In his last charge, delivered before the Synod of the Diocese, the Bishop's broad and loving sympathies found vent in the following expressions:—"I am fully persuaded, as I said on a former occasion, that the glory of the Church is her assimilation to Christ. And never will her usefulness and her splendour reach their meridian until the love of a common Saviour shall bind together every heart and unite every hand. Envy, jealousy, evil surmisings and uncharitableness can only tend to weaken and scatter the resources of the Church and palsy her exertions; but, when through the abundant outpouring of the Holy Spirit, arm shall be linked to arm, and heart to heart, and prayer to prayer,—when to love and serve Christ, and to anticipate heaven, and to save immortal souls,—when these shall be the grand and all absorbing terms of Christian communion,—oh, then, what a firm and powerful phalanx shall go forth from the Church of the living God against the powers of darkness and the enemies of men! For this oneness of aim I would again repeat, Pray, strive and labour."

The news of the Bishop's resignation was received with great regret throughout the Dominion, and a service of plate was presented to him with an address from the standing committee of the diocese.

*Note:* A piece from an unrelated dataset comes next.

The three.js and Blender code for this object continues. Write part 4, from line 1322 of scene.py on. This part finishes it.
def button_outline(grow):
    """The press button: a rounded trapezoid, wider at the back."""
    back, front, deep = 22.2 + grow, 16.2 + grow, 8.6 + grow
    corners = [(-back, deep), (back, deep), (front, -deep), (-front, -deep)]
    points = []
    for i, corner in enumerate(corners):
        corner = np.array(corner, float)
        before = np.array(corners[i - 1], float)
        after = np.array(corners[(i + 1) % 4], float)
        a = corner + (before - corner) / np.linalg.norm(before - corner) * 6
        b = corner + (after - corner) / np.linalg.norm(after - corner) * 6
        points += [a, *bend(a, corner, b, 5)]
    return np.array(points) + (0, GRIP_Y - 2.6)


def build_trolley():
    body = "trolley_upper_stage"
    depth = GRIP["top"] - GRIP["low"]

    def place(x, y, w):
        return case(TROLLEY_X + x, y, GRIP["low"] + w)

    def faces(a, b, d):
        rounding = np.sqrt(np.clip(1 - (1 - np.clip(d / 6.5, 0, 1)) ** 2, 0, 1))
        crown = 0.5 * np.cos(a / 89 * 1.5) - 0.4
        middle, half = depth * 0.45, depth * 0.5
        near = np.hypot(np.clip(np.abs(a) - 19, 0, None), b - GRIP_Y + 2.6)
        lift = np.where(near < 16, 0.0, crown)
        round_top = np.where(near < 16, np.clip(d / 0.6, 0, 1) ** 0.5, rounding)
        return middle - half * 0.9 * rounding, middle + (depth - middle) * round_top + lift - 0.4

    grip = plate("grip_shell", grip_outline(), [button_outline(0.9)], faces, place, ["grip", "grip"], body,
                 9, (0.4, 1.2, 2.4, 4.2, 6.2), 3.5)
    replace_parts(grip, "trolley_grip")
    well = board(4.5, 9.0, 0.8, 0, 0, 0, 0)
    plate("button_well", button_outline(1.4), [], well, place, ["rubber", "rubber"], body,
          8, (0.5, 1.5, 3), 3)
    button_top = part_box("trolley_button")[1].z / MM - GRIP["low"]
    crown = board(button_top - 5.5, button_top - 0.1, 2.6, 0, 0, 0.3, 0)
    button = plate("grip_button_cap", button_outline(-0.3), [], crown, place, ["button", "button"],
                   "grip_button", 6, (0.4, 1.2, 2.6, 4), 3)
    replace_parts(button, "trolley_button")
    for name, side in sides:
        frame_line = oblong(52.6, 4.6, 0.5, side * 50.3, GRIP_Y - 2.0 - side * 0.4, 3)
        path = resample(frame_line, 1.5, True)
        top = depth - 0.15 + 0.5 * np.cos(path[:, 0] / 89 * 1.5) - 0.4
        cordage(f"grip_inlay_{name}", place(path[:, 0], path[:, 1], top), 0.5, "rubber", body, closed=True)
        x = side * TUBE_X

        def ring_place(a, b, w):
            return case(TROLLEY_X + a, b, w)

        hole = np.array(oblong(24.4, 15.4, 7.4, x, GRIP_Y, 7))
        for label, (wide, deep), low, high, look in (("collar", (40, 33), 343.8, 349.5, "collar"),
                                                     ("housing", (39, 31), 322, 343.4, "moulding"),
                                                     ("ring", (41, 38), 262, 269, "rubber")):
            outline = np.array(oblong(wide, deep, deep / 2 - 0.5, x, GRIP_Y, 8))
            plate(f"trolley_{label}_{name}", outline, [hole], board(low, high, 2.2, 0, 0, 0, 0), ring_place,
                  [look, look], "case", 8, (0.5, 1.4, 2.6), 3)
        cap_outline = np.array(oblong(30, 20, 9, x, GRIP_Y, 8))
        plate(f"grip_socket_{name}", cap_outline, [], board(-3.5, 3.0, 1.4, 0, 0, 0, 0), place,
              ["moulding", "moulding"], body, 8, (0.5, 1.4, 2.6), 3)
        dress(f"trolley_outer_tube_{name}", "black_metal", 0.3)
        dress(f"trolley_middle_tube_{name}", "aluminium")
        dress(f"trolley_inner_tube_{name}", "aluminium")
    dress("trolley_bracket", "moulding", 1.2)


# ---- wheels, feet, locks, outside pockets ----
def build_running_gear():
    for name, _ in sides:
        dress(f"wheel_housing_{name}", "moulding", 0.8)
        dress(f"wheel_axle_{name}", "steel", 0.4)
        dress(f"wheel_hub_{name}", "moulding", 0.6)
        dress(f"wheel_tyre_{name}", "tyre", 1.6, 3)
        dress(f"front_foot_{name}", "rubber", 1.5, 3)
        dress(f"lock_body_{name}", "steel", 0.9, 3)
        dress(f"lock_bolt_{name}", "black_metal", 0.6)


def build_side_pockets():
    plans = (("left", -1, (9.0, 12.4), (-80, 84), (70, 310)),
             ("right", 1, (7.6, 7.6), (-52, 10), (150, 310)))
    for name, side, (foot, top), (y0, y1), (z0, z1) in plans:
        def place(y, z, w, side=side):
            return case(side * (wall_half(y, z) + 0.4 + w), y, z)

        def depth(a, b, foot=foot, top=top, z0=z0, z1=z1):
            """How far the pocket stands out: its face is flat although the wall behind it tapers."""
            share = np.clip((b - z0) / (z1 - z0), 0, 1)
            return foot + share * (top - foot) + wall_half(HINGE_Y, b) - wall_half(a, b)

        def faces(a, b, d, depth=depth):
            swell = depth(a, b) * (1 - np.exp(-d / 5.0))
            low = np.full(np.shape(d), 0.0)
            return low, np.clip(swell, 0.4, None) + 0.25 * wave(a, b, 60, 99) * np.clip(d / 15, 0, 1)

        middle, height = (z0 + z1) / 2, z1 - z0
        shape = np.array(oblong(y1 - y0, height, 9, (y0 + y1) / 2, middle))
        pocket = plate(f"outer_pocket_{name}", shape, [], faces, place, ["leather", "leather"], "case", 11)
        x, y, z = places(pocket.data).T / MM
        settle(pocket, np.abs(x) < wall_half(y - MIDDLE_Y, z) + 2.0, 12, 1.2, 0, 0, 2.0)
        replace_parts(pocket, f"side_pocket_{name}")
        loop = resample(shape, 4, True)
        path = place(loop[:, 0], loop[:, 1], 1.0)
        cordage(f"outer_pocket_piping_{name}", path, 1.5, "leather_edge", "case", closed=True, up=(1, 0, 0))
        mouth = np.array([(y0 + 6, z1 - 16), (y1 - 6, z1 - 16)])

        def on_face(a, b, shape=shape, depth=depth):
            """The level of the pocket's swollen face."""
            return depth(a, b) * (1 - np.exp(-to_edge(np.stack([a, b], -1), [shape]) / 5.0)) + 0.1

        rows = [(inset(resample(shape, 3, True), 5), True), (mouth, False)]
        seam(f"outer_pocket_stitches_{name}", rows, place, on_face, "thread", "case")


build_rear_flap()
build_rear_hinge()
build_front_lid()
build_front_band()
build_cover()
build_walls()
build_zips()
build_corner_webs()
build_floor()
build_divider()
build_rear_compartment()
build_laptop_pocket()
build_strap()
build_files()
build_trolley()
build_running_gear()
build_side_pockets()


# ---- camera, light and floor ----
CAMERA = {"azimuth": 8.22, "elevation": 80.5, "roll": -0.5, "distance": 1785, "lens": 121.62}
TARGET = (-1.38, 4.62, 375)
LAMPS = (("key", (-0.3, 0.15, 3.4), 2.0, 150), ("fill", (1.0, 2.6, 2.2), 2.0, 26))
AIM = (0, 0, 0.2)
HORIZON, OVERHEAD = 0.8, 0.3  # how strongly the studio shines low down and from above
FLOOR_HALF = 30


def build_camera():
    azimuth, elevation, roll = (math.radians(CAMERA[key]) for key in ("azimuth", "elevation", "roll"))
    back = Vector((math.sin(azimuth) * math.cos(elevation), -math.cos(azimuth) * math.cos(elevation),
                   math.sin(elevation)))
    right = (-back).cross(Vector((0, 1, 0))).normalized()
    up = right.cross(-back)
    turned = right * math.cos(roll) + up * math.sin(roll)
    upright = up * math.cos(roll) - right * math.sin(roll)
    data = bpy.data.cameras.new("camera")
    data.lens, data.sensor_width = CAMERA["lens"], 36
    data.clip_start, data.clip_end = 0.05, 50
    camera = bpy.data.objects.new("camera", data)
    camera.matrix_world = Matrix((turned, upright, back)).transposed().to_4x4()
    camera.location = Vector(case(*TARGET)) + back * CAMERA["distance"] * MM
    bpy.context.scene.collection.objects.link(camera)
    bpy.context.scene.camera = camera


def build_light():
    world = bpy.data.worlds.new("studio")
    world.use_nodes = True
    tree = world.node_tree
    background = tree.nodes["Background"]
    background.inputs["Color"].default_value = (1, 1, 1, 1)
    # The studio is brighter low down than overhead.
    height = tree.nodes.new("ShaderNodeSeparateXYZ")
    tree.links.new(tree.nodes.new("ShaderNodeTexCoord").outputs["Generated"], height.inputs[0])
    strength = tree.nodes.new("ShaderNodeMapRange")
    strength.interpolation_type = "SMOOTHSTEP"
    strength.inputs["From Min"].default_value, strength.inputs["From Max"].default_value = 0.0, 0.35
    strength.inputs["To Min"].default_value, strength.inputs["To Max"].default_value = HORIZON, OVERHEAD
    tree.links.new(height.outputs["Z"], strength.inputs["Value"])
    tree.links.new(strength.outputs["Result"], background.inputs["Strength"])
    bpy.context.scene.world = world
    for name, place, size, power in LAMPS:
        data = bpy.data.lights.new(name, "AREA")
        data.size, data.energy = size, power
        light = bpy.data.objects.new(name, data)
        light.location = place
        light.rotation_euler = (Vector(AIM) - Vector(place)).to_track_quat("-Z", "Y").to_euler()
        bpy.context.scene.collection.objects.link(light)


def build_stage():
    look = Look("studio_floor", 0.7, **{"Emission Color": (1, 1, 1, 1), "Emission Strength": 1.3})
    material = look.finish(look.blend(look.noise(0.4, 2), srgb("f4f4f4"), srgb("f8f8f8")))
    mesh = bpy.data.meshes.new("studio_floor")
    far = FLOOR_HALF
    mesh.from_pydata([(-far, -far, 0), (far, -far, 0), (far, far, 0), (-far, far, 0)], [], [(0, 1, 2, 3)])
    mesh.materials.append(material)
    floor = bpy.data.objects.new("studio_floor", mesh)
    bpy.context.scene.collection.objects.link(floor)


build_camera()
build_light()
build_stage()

On March 21, 1883, the Bishop of Ripon issued a Pastoral to his diocese, in which he formally announced the Royal assent to the appointment of Dr. Hellmuth as Bishop Suffragan of Hull. In the following May, nearly two months after Dr. Hellmuth's resignation of the see of Huron, the law officers of the Crown discovered that the Act of Henry VIII. did not apply to any one already in Episcopal orders, and that therefore Dr. Hellmuth could not become Bishop Suffragan of Hull. Bishop Hellmuth, who was thus placed in an extremely anomalous position, appealed to the then Governor-General of Canada, Lord Lorne (the present Duke of Argyll), who made representations to Mr. Gladstone, at that time the Prime Minister. In reply, Mr. Gladstone pointed out that the Bishop of Ripon still intended to avail himself of Dr. Hellmuth's services as his Assistant Bishop or Bishop Coadjutor. Bishop Hellmuth then took up his work in the diocese of Ripon as Assistant Bishop, although the position was obviously very different from what he had been led to expect when he resigned the see of Huron. With the consent of Bishop Bickersteth, further representations were made to Mr. Gladstone, who replied expressing regret for the error which had been committed. By the death of Bishop Bickersteth, in 1884, Dr. Hellmuth's position became still more trying, for his commission as Bishop Coadjutor ceased, and he made another appeal to Mr. Gladstone for some suitable preferment, but without success. He was rector and rural dean of Bridlington from 1885 to 1891, and perpetual curate of Bessingby from 1888 to 1891. In the latter year the Colonial and Continental Church Society gave him the chaplaincy of Holy Trinity, Pau, which he held for six years. He was subsequently rector of Compton-Pauncefoot, Somerset, from 1897 to 1899, when he retired owing to failing health. He passed away within two years, on May 28, 1901, at the advanced age of eighty-one.

Bishop Hellmuth was the author of "The Biblical Thesaurus" (1884), a literal translation and critical analysis of every word in the original languages of the Old Testament, with explanatory notes and appendices; and "The Divine Dispensation," a critical commentary on the Hebrew Scriptures. Amongst his minor contributions to literature may be mentioned two articles in "The Everlasting Nation"; one on "The Authenticity and Genuineness of the Pentateuch," (1867) and the other on "The Spirit of Prophecy," a luminous paper on the allusions in the Old Testament to the Messiah of his race.

The Bishop married, first, Catherine, daughter of the late General Thomas Evans, C.B., who died in 1884, and secondly, in 1886, Mary Louisa, second daughter of Admiral the Hon. Arthur Duncombe, son of the first Baron Feversham, and widow of the Hon. Ashley Carr Glyn, son of the first Baron Wolverton.